The Rust crate at src/lib.rs exposes three functions to Node:

  • initLogging(version: string) — installs xet's tracing subscriber.
  • smokeTest(): string — builds a XetSession synchronously and constructs upload-commit + file-download-group builders. No I/O.
  • downloadFile(opts): { destPath, bytesDownloaded } — actually downloads a Xet-stored file from the HuggingFace Hub. Synchronous: blocks the libuv main thread until the download finishes, so the JS event loop is paused for the duration. Acceptable for a smoke test; a real binding should wrap this in napi::Task / tokio::task::spawn_blocking.

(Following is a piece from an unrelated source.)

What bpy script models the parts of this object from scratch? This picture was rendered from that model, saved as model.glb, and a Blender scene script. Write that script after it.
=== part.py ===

This crate is excluded from the workspace (see the root Cargo.toml) and carries its own [workspace] table because it has its own crate-type = ["cdylib"] and ships under the napi-rs/cli build flow rather than cargo build.

Build & run

Requires Node ≥ 18, a Rust toolchain, and outbound network access to huggingface.co and cas-bridge.xethub.hf.co.

cd examples/xet_pkg_napi
npm install
npm run build:debug   # or `npm run build` for release
npm run smoke

napi build writes two artifacts next to package.json:

  • xet-pkg-napi.<platform>-<arch>.node — the compiled cdylib
  • index.js / index.d.ts — a CJS shim that picks the right .node for the current platform

smoke.mjs:

  1. Issues a HEAD against the HF Hub resolve URL with a non-default User-Agent (Cloudfront strips X-Xet-Hash on cache hits served to default UAs).
  2. Reads X-Xet-Hash, X-Linked-Size, and X-Linked-Etag from the response.
  3. Calls downloadFile() with the parsed metadata.
  4. Verifies the on-disk size matches X-Linked-Size.

Configuration

All env vars are optional. Defaults target a tiny (~540 KB) public Xet file so the smoke test runs quickly without an HF token.

Var Default
HF_ENDPOINT https://huggingface.co
HF_REPO_TYPE model (model | dataset | space)
HF_REPO hf-internal-testing/tiny-random-bert
HF_BRANCH main
HF_FILENAME pytorch_model.bin
HF_TOKEN unset (required for private repos)
HF_DEST_DIR ./downloads

Expected output

loaded addon, exports: [ 'initLogging', 'smokeTest', 'downloadFile' ]

Fetching xet metadata for model:hf-internal-testing/tiny-random-bert/pytorch_model.bin@main
  https://huggingface.co/hf-internal-testing/tiny-random-bert/resolve/main/pytorch_model.bin
  xet-hash:    75402e74462600f62ca4a08b91c9218f36075860d5f6d7eb07f4c29ed7fa4ad6
  size:        540,217 bytes
  sha256:      9922e8996d0c7e24c7f4e7a5d9c5b7303549f4ee94de0f1138b103014b51be13
smokeTest: xet session built; runtime initialized

Downloading -> downloads/pytorch_model.bin

Result:
  bytes downloaded: 540,217
  on-disk size:     540,217
  elapsed:          1.23s

OK — file downloaded and size matches.

Notes / caveats

  • Synchronous download. A real binding should expose this as #[napi] async fn or wrap in napi::Task so the JS event loop isn't blocked while xet pulls bytes from CAS.
  • No double runtime. xet-runtime owns its own tokio runtime; it doesn't piggyback on libuv. The blocking calls used here use block_on against xet's runtime, so napi's main thread is the only thread that gets parked.
  • Metadata source. The xet hash + file size come from the HF Hub's X-Xet-Hash / X-Linked-Size headers. A non-default User-Agent is required because Cloudfront caches strip those headers on cache hits served to default UAs.
  • napi feature level. Built against napi8. Bumping to napi9+ would unlock newer N-API surfaces if needed.